O homem que sucumbiu à espera

Quem de nós não se impacienta frente a uma fila imensa, que dobra quarteirão, da volta na praça, ganha contornos de escada rumo ao céu, e se perde de vista na imensidão do infinito?

Assim tem acontecido a nós, brasileiros, neste país que soçobra num mar revolto, sem ainda antever-lhe o destino no ano vindouro.

Somos cada vez mais sujeitos a longas esperas. Filas intermináveis, pessoas desemperançosas aguardam sua vez, sem sequer imaginar quando vai ser possível chegar ao começo daquela longa linha de gente, que precisa com premente urgência de um atendimento qualquer.

Seja na fila de um banco. Aguardando a receita de um médico. Ou apenas, e tão somente a hora e a vez de conseguir a tão sonhada aposentadoria, depois de anos e anos de trabalho duro, enfrentando o calor do sol, o frio das madrugadas, a fúria dos ventos, e a inclemência do tempo.

Eu, com a intempestividade de que sou dotado, dominado pela ansiedade com que a idade me fez possuidor, confesso que esperar não tem sido uma das minhas qualidades. Dentre as poucas que possuo.

Num dia destes, numa praça da cidade, aquela que daqui se avista pelo alto, deparei-me com um amigo velho, assentado, desassossegado, a um banco, a espera do dia de conseguir ser operado do coração.

Seu nome era Jorge. Bastante conhecido pelo diminutivo. Embora tenha sido, durante sua curta trajetória por este mundo, uma pessoa maiúscula, em todos os sentidos.

Ainda me lembro dele no balcão de sua padaria. Na praça batizada com seu próprio nome.

Quando ia à roça, aos sábados passava por ali para comprar pães, pois era cedo que ele tinha o costume de acordar. Sempre recebia dele um atendimento respeitoso, cordial, como ele sempre foi.

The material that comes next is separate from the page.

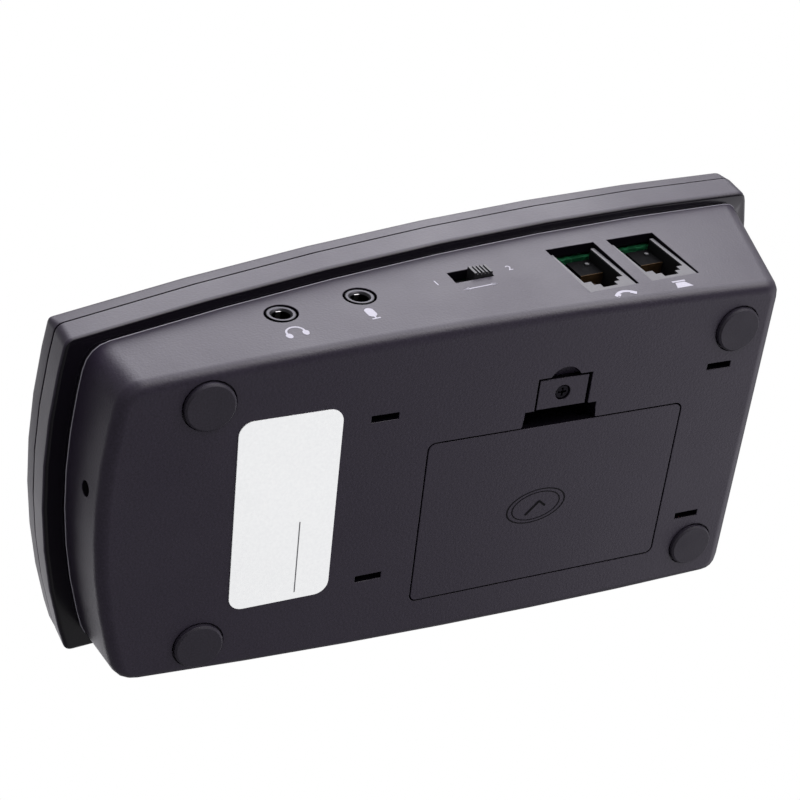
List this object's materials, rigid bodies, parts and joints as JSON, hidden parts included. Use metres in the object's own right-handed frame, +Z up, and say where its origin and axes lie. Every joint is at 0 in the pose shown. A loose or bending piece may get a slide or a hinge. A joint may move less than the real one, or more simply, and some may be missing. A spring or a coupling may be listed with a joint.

De tempos recentes a padaria fechou. Foi logo a seguir do passamento do seu pai.

Ainda me lembro do outro Jorge, mesmo sofrendo da visão, sabia fazer a perfeição todos os tipos de pães. A sua falta outro Jorge o substituiu no mesmo balcão. Pena que por pouco tempo.

Naquele dia, do nosso encontro da praça, Jorginho pareceu-me amuado. Mostrava no semblante ainda jovem sinais de cansaço.

Relatou-me que esperava ansioso o dia da sua operação. Que estava com todos os exames prontos. Não via a hora de ter seu peito aberto. E voltar à vida com nova disposição.

Deixei-o, sem mais delongas, assentado ao mesmo banco, daquela praça central.

Este nosso encontro creio fazem poucos dias. Menos de quatro. Cinco, talvez.

Foi hoje, novembro em seus estertores finais, quando li a notícia do seu passamento. Jorginho havia partido para um lugar especial.

Aquele homem gentil, cordial, afável no trato, deixou em nossa cidade sua marca de empreendedor. As escolas de samba sempre se lembrarão dele. Os desfiles de misses da mesma forma saudades irão sentir.

Jorge Marcelino ontem se despediu da vida. Talvez cansado da longa espera.

Quantos de nós, depois de esperar tempos à espera de atendimento, sucumbiremos também?

Como médico, atendendo pelo SUS, tenho visto, desde longos anos, pessoas também sucumbirem depois de longas esperas.

Espero, quero ver ainda, nos anos que me restam, que as filas sejam reduzidas a pouco tempo de espera. Para que outros Jorginhos tenham mais tempo de vida. E continuem a viver felizes mais anos junto de nós.